How do you get the orthogonal complement given the span?

Question

I know how it is done if the vectors are given but how is it done for a span?

The problem:

Let $H = span\left\{\begin{bmatrix} 1 & 1 \\ 0 & 1 \end{bmatrix}, \begin{bmatrix} 0 & 1\\ 0 & 0 \end{bmatrix}\right\}$. Find a basis for $H^{\bot}$.

My attempt:

\begin{align*} c_1 \begin{bmatrix} 1 & 1 \\ 0 & 1 \end{bmatrix} + c_2 \begin{bmatrix} 0 & 1\\ 0 & 0 \end{bmatrix} &= \begin{bmatrix} 0 & 0\\ 0 & 0 \end{bmatrix}\\\\ \begin{bmatrix} c_1 + 0c_2 & c_1 + c_2\\ 0c_1 + 0c_2 & c_1 + 0c_2 \end{bmatrix} &= \begin{bmatrix} 0 & 0\\ 0 & 0 \end{bmatrix}\\\\ \left\{\begin{bmatrix} c_1 + 0c_2 &= 0\\ 0c_1 + 0c_2 &= 0\\ c_1 + c_2 &= 0\\ c_1 + 0c_2 &= 0 \end{bmatrix}\right\} \Rightarrow \begin{bmatrix} 1 & 0\\ 0 & 0\\ 1 & 1\\ 1 & 0 \end{bmatrix} &= \begin{bmatrix} 0\\ 0\\ 0\\ 0 \end{bmatrix} \end{align*} By performing Gram-schmidt process on to the two vectors, we get the set of the orthonormal vectors: \begin{align*} \left\{\begin{bmatrix} \dfrac{\sqrt{3}}{3}\\ 0\\ \dfrac{\sqrt{3}}{3}\\ \dfrac{\sqrt{3}}{3} \end{bmatrix}\right\}, \left\{\begin{bmatrix} -\dfrac{\sqrt{6}}{6}\\ 0\\ \dfrac{\sqrt{6}}{3}\\ -\dfrac{\sqrt{6}}{6} \end{bmatrix}\right\} \end{align*}

Answer 1

Using Gram-schmidt process to get a set of orthonormal basis of $\mathcal{M}_2$ with $u_1,u_2 $ as given.

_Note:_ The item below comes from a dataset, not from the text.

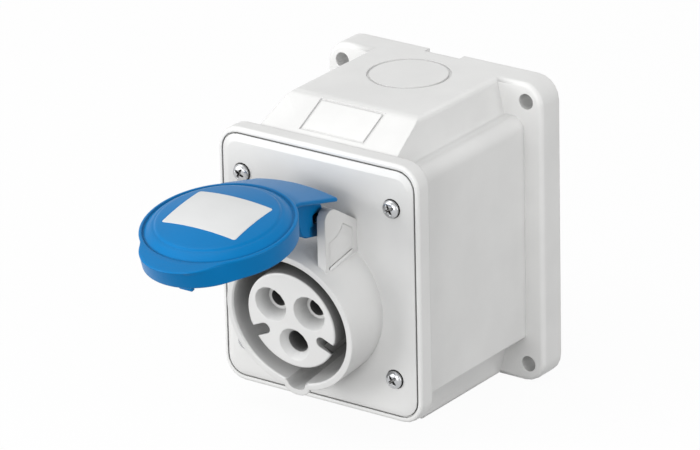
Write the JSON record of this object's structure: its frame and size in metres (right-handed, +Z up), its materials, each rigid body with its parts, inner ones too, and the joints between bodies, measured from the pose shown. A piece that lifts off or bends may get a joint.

Also you can denote $M$ as $a_{11}E_{11}+a_{12}E_{12}+a_{21}E_{21}+a_{22}E_{22}$, and denote 2 matrices given as column vectors $(\alpha_1,\alpha_2)$, as the new matrix $A$,solve $A'x=0$,and orthonormalize the new basis you get.

EDIT:$A$= \begin{pmatrix} 1 & 0 \\ 0 & 0 \\ 1 & 1 \\ 1 & 0 \end{pmatrix} By solving $A^{T}x=0$，we get the basis of the solution space. $\eta_1 = \left( {\begin{array}{*{20}{c}} -1\\ 0 \\ 0 \\ 1 \end{array}} \right)$ $\eta_2 = \left( {\begin{array}{*{20}{c}} 0\\ 1 \\ 0 \\ 0 \end{array}} \right)$